## The task
Extract, without alteration, each line from the start of the listing to the line bearing "hull_fine, rigging_fine, waves".

## Dataset content
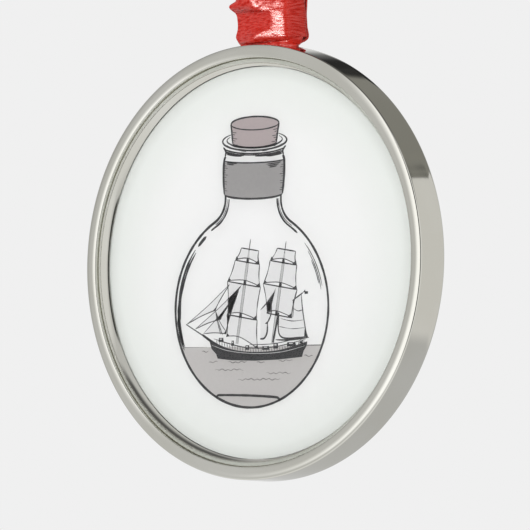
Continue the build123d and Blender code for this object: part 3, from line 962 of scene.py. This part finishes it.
def make_print():
    """All the ink on the face, one piece for each colour and part of the drawing."""
    dark = ink("ink_dark", (0.060, 0.060, 0.062), (0.038, 0.038, 0.040))
    thin = ink("ink_fine", (0.085, 0.085, 0.087), (0.05, 0.05, 0.052))
    cork_ink = ink("ink_cork", (0.475, 0.415, 0.415), (0.455, 0.40, 0.40))
    band_ink = ink("ink_band", (0.375, 0.365, 0.362), (0.352, 0.345, 0.342))
    sea_ink = ink("ink_sea", (0.565, 0.55, 0.54), (0.55, 0.535, 0.525))
    sail_ink = ink("ink_sail", (0.79, 0.79, 0.79), (0.77, 0.77, 0.77))
    mast_ink = ink("ink_mast", (0.56, 0.56, 0.56), (0.50, 0.50, 0.50))
    wave_ink = ink("ink_wave", (0.30, 0.29, 0.285), (0.22, 0.215, 0.21))
    pale_ink = ink("ink_pale", (0.66, 0.66, 0.66), (0.58, 0.58, 0.58))

    cork, band = Ink(*TINT, leaned), Ink(*TINT, leaned)
    bottle, bottle_fine = Ink(*LINES, leaned), Ink(*FINE, leaned)
    sea, sails, masts, hull_light = Ink(*TINT), Ink(0.0, 0.014), Ink(0.0, 0.017), Ink(0.0, 0.030)
    hull, rigging = Ink(*LINES), Ink(*LINES)
    hull_fine, rigging_fine, waves = Ink(*FINE), Ink(*FINE), Ink(*FINE)

    draw_sea(sea, waves)
    draw_cork(cork, bottle, bottle_fine)
    draw_lip(bottle, bottle_fine)
    draw_neck_band(band, bottle, bottle_fine)
    draw_glass(bottle, bottle_fine)
    foot = ((-5.0, -9.75), (-2.6, -10.35), (0.6, -11.45))
    draw_square_sails(sails, masts, rigging, rigging_fine, "fore", foot)
    draw_square_sails(sails, masts, rigging, rigging_fine, "main", None)
    draw_headsails(sails, rigging, rigging_fine)
    draw_fore_and_aft(sails, rigging, rigging_fine)
    draw_hull(hull, hull_light, hull_fine)

    cork.make("print_cork_tint", cork_ink, "ink_cork", "print_cork")
    band.make("print_neck_band_tint", band_ink, "ink_band", "print_neck_band")
    sea.make("print_sea_tint", sea_ink, "ink_sea", "print_sea")
    sails.make("print_sail_tints", sail_ink, "ink_sail", "print_sails")
    masts.make("print_masts", mast_ink, "ink_wave")
    bottle.make("print_bottle_lines", dark, "ink_dark", "print_bottle")
    bottle_fine.make("print_bottle_shading", thin, "ink_dark")
    hull.make("print_hull_ink", dark, "ink_dark", "print_hull")
    hull_fine.make("print_deck_lines", thin, "ink_dark")
    hull_light.make("print_hull_lights", pale_ink, "ink_sail")
    rigging.make("print_spars", dark, "ink_dark", "print_rigging")
    rigging_fine.make("print_rigging_lines", thin, "ink_dark")
    waves.make("print_wave_lines", wave_ink, "ink_wave", "print_waves")


# ---- clear coat ---------------------------------------------------------------------
def make_clear_coat(material):
    """A finely divided dome over the face, with a rounded rim."""
    low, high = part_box("clear_coat")
    crown, back = low.y / MM, high.y / MM
    rise = 0.32
    rim_round = 0.07
    rings, rim_steps, spokes = 40, 4, 192
    sphere = (FACE_RADIUS**2 + rise**2) / (2 * rise)
    profile = [(0.0, crown)]
    for i in range(1, rings + 1):
        r = (FACE_RADIUS - rim_round) * (i / rings) ** 0.7
        profile.append((r, crown + sphere - math.sqrt(sphere**2 - r**2)))
    edge_y = profile[-1][1]
    for i in range(1, rim_steps + 1):
        turn = math.radians(90 * i / rim_steps)
        r = FACE_RADIUS - rim_round + rim_round * math.sin(turn)
        profile.append((r, edge_y + rim_round * (1 - math.cos(turn))))
    profile.append((FACE_RADIUS, back))
    coat = revolved("clear_coat_dome", profile[::-1], spokes, False, material)
    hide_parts("clear_coat")


# ---- ribbon -------------------------------------------------------------------------
RIBBON_WIDTH = 10.0
RIBBON_THICKNESS = 0.3
CURL_START = 0.72
ACROSS = 36
STEPS = 10


def folded(s, ridge, peak):
    """Height of a rounded fold that rises from both edges to a ridge. s and ridge go
    from -1 at the left edge to 1 at the right."""
    sharp = 9
    left, right = (s + 1) / (ridge + 1), (1 - s) / (1 - ridge)
    return -peak * math.log(math.exp(-sharp * left) + math.exp(-sharp * right)) / sharp



def strip_rows(stations):
    """Rows of places across a ribbon, and how far along it each row is. A station has
    the left and right edges' x, their y, the height z, where the fold's ridge is from -1
    to 1, how far the fold stands out, and how far the right edge curls back, if it does."""
    line = smooth_line([(*station, 0.0)[:8] for station in stations], STEPS)
    shares = [-math.cos(math.pi * j / ACROSS) for j in range(ACROSS + 1)]
    rows, lengths, length = [], [], 0.0
    middles = [Vector(((p[0] + p[1]) / 2, (p[2] + p[3]) / 2, p[4])) for p in line]
    for i, (x_left, x_right, y_left, y_right, z, ridge, peak, curl) in enumerate(line):
        tangent = middles[min(i + 1, len(line) - 1)] - middles[max(i - 1, 0)]
        left, right = Vector((x_left, y_left, z)), Vector((x_right, y_right, z))
        outward = tangent.cross(right - left).normalized()
        if i:
            length += (middles[i] - middles[i - 1]).length
        lengths.append(length)
        row = []
        for s in shares:
            ripple = 0.03 * math.sin(2.1 * z + 3.0 * s) * math.sin(1.3 * z - 2.0 * s)
            back = curl * (max(0.0, s - CURL_START) / (1 - CURL_START)) ** 2
            height = folded(s, ridge, peak) + ripple - back
            place = left.lerp(right, (s + 1) / 2) + outward * height
            row.append((place, outward, s))
        rows.append(row)
    return rows, lengths


def strip_mesh(rows, lengths):
    """Points, faces and UVs of a ribbon strip."""
    points, uvs, faces = [], [], []
    edge_share = 0.3  # of the thickness, at the woven edges
    for side in (1, -1):
        for row, along_strip in zip(rows, lengths):
            for place, outward, s in row:
                thick = RIBBON_THICKNESS / 2 * (edge_share if abs(s) > 0.999 else 1)
                points.append(tuple(place + outward * thick * side))
                uvs.append((s * RIBBON_WIDTH / 2, along_strip))
    columns, count = ACROSS + 1, len(rows)
    other = columns * count
    for i in range(count - 1):
        for j in range(ACROSS):
            a = i * columns + j
            quad = (a, a + columns, a + columns + 1, a + 1)
            faces.append(quad)
            faces.append(tuple(k + other for k in reversed(quad)))
        for j, flip in ((0, -1), (ACROSS, 1)):
            a = i * columns + j
            faces.append((a, a + columns, a + columns + other, a + other)[::flip])
    for i, flip in ((0, 1), (count - 1, -1)):
        for j in range(ACROSS):
            a = i * columns + j
            faces.append((a, a + 1, a + 1 + other, a + other)[::flip])
    return points, faces, uvs


def join_strips(name, strips, material):
    """One unparented mesh of several strips."""
    points, faces, uvs = [], [], []
    for part_points, part_faces, part_uvs in strips:
        start = len(points)
        points += part_points
        faces += [tuple(i + start for i in face) for face in part_faces]
        uvs += part_uvs
    made = mesh_object(name, points, faces, material, None, uvs, True)
    made.data.set_sharp_from_angle(angle=math.radians(60))
    return made


TWIST_Z = BAND_TOP + 9.3


def make_ribbon(material):
    """The ribbon: a lower length through the slot and round the rear bead, and two upper
    lengths that form the loop up to the knot."""
    up = BAND_TOP
    in_slot = BAR_FRONT - 0.25
    behind = REAR + 0.75
    under = up - 3.2
    front_foot = (-5.0, 5.0, -1.3, -1.6, TWIST_Z, 0.2, 0.7, 1.4)
    rear_foot = (-5.0, 5.0, 1.9, 1.9, TWIST_Z, 0.0, 0.5)
    lower = [
        front_foot,
        (-4.9, 5.0, -1.3, -0.8, up + 7.6, -0.3, 1.2, 1.8),
        (-4.9, 5.0, -1.2, -0.6, up + 6.4, -0.45, 1.6, 1.9),
        (-5.7, 5.0, -1.6, -0.8, up + 5.6, -0.2, 1.5, 2.0),
        (-5.1, 5.0, -0.9, -1.0, up + 4.7, 0.26, 1.2, 2.1),
        (-4.9, 5.1, -0.75, -1.2, up + 3.6, 0.34, 0.85, 2.2),
        (-4.9, 5.2, -0.8, -1.3, up + 2.5, 0.26, 0.85, 2.2),
        (-5.0, 5.4, -1.0, -1.3, up + 1.5, 0.0, 1.25, 2.3),
        (-4.6, 5.4, -1.1, -1.3, up + 0.9, -0.3, 1.3, 2.1),
        (-4.2, 5.2, -1.0, -1.2, up + 0.35, -0.4, 0.6, 1.3),
        (-3.9, 5.6, in_slot, in_slot, up - 0.3, -0.1, 0.35),
        (-3.9, 6.0, in_slot, in_slot, up - 1.2, 0.0, 0.0),
        (-4.4, 5.6, in_slot, in_slot, under + 0.5, 0.0, 0.0),
        (-4.6, 5.4, in_slot + 0.5, in_slot + 0.5, under, 0.0, 0.0),
        (-4.8, 5.0, behind - 0.5, behind - 0.5, under, 0.0, 0.0),
        (-4.8, 4.8, behind, behind, under + 0.6, 0.0, 0.1),
        (-4.6, 4.4, behind, behind, up - 0.9, 0.0, 0.2),
        (-4.5, 4.1, behind + 0.1, behind + 0.1, up + 0.1, 0.0, 0.3),
        (-4.8, 4.9, 1.7, 1.9, up + 1.0, 0.0, 0.5),
        (-4.9, 4.9, 1.8, 1.7, up + 2.6, 0.2, 0.5),
        (-4.9, 4.9, 1.7, 1.6, up + 4.2, 0.0, 0.4),
        (-4.9, 4.9, 1.7, 1.75, up + 6.2, 0.0, 0.5),
        rear_foot,
    ]
    front_loop = [
        (-3.0, 3.0, -0.4, -0.4, 1.6, 0.0, 0.2),
        (-3.3, 3.3, -0.6, -0.6, 0.3, 0.0, 0.4),
        (-4.0, 4.0, -1.5, -1.5, -1.2, 0.1, 0.5),
        (-4.7, 4.7, -2.8, -2.7, -3.6, 0.1, 0.5),
        (-4.9, 5.0, -3.2, -3.3, -7.0, -0.1, 0.5),
        (-5.0, 5.0, -3.2, -3.1, -12.5, 0.0, 0.6),
        (-5.0, 5.0, -2.3, -2.6, -19.5, 0.1, 0.7),
        (-5.0, 5.0, -1.7, -1.9, -25.0, 0.2, 0.7),
        front_foot,
    ]
    rear_loop = [
        rear_foot,
        (-5.0, 5.0, 2.0, 2.1, -25.0, 0.0, 0.5),
        (-5.0, 5.0, 2.6, 2.5, -19.5, -0.1, 0.6),
        (-5.0, 5.0, 3.1, 3.2, -12.5, 0.0, 0.5),
        (-4.9, 4.9, 3.3, 3.2, -7.0, 0.1, 0.4),
        (-4.6, 4.6, 2.8, 2.8, -3.6, 0.0, 0.4),
        (-4.0, 4.0, 1.5, 1.5, -1.2, 0.0, 0.4),
        (-3.3, 3.3, 0.6, 0.6, 0.3, 0.0, 0.3),
        (-3.0, 3.0, 0.4, 0.4, 1.6, 0.0, 0.1),
    ]
    rows, lengths = strip_rows(front_loop + lower[1:] + rear_loop[1:])
    first = (len(front_loop) - 1) * STEPS
    second = first + (len(lower) - 1) * STEPS
    lengths = [length - lengths[first] for length in lengths]
    front_strip, lower_strip, rear_strip = (
        strip_mesh(rows[a:b], lengths[a:b])
        for a, b in ((0, first + 1), (first, second + 1), (second, len(rows)))
    )
    low = join_strips("ribbon_lower", [lower_strip], material)
    high = join_strips("ribbon_upper", [front_strip, rear_strip], material)
    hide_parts("ribbon_wrap", "ribbon_front_strand", "ribbon_rear_strand")
    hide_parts("ribbon_front_loop", "ribbon_rear_loop")
    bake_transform(low)
    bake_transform(high)
    return low, high


def make_knot(material):
    """An overhand knot in the two ribbon ends: a tight crossing band round the pair,
    folded by its own pull, with the two cut ends fanned out above it."""
    turns, across = 96, 20
    points, faces, uvs = [], [], []
    middle_z = 2.7
    for i in range(turns):
        turn = 2 * math.pi * i / turns
        slope = 0.55 * math.sin(turn + 0.6)
        pinch = 1 - 0.12 * math.cos(2 * turn)
        for j in range(across + 1):
            s = -1 + 2 * j / across
            fold = 0.22 * math.cos(4.5 * s * pinch + 1.2 * math.sin(turn))
            round_off = math.sqrt(max(0.0, 1 - 0.72 * s * s))
            reach_x = (3.15 + fold) * (0.45 + 0.55 * round_off)
            reach_y = (2.15 + fold) * (0.40 + 0.60 * round_off)
            z = middle_z + slope + s * 2.35 * pinch
            points.append((reach_x * math.cos(turn), reach_y * math.sin(turn), z))
            uvs.append((s * RIBBON_WIDTH / 2, turn * 2.7))
    columns = across + 1
    for i in range(turns):
        k = (i + 1) % turns
        for j in range(across):
            a, b = i * columns + j, k * columns + j
            faces.append((a, b, b + 1, a + 1))
    for j, flip in ((0, 1), (across, -1)):
        ring = [i * columns + j for i in range(turns)]
        points.append((0, 0, sum(points[i][2] for i in ring) / turns))
        uvs.append((0, 0))
        hub = len(points) - 1
        for i in range(turns):
            tri = (hub, ring[(i + 1) % turns], ring[i])
            faces.append(tri[::flip])
    knot = mesh_object("ribbon_knot_wrap", points, faces, material, "hanger", uvs, True)
    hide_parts("ribbon_knot")
    tails = []
    for way, name in ((-1, "left"), (1, "right")):
        y = way * -0.5
        stations = [
            (way * 0.3 - 2.4, way * 0.3 + 2.4, y * 0.4, y * 0.4, 3.8, 0.0, 0.4),
            (way * 0.9 - 3.1, way * 0.9 + 3.1, y * 1.2, y, 6.0, 0.2, 0.8),
            (way * 2.1 - 4.0, way * 2.1 + 4.0, y * 1.6, y, 9.0, -0.1, 0.8),
            (way * 3.6 - 4.5, way * 3.6 + 4.5, y, y * 1.7, 12.5, 0.0, 0.6),
            (way * 5.0 - 4.6, way * 5.0 + 4.6, y, y * 1.5, 16.2, 0.1, 0.4),
        ]
        tail = join_strips(f"ribbon_{name}_end", [strip_mesh(*strip_rows(stations))], material)
        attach(tail, "hanger")
        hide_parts(f"ribbon_{name}_tail")
        tails.append(tail)
    return knot, tails


# ---- putting it together ------------------------------------------------------------
def paint(node, material):
    """Gives a CAD node a material."""
    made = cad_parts[node]
    made.data.materials.clear()
    made.data.materials.append(material)


make_camera()
satin_material = satin()
lower_ribbon, upper_ribbon = make_ribbon(satin_material)
knot, tails = make_knot(satin_material)
satin_pieces = bpy.data.collections.new("satin_pieces")
for piece in (lower_ribbon, upper_ribbon, knot, *tails):
    satin_pieces.objects.link(piece)
make_stage(satin_pieces)
make_frame(plated_metal())
paint("white_base", white_coating())
paint("face_disc", sheet_metal())
paint("adhesive_pad", adhesive())
make_clear_coat(clear_coating())
make_print()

## Written answer
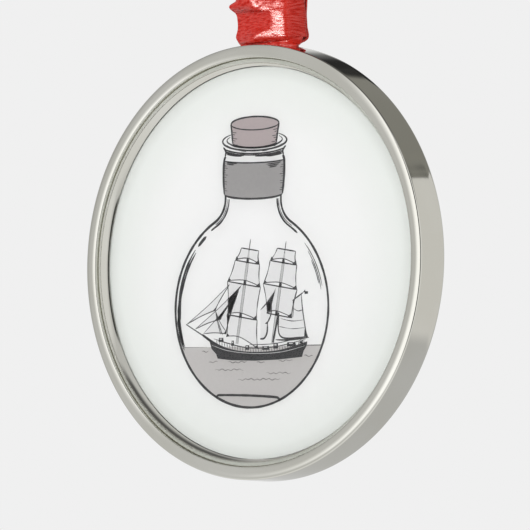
Continue the build123d and Blender code for this object: part 3, from line 962 of scene.py. This part finishes it.
def make_print():
    """All the ink on the face, one piece for each colour and part of the drawing."""
    dark = ink("ink_dark", (0.060, 0.060, 0.062), (0.038, 0.038, 0.040))
    thin = ink("ink_fine", (0.085, 0.085, 0.087), (0.05, 0.05, 0.052))
    cork_ink = ink("ink_cork", (0.475, 0.415, 0.415), (0.455, 0.40, 0.40))
    band_ink = ink("ink_band", (0.375, 0.365, 0.362), (0.352, 0.345, 0.342))
    sea_ink = ink("ink_sea", (0.565, 0.55, 0.54), (0.55, 0.535, 0.525))
    sail_ink = ink("ink_sail", (0.79, 0.79, 0.79), (0.77, 0.77, 0.77))
    mast_ink = ink("ink_mast", (0.56, 0.56, 0.56), (0.50, 0.50, 0.50))
    wave_ink = ink("ink_wave", (0.30, 0.29, 0.285), (0.22, 0.215, 0.21))
    pale_ink = ink("ink_pale", (0.66, 0.66, 0.66), (0.58, 0.58, 0.58))

    cork, band = Ink(*TINT, leaned), Ink(*TINT, leaned)
    bottle, bottle_fine = Ink(*LINES, leaned), Ink(*FINE, leaned)
    sea, sails, masts, hull_light = Ink(*TINT), Ink(0.0, 0.014), Ink(0.0, 0.017), Ink(0.0, 0.030)
    hull, rigging = Ink(*LINES), Ink(*LINES)
    hull_fine, rigging_fine, waves = Ink(*FINE), Ink(*FINE), Ink(*FINE)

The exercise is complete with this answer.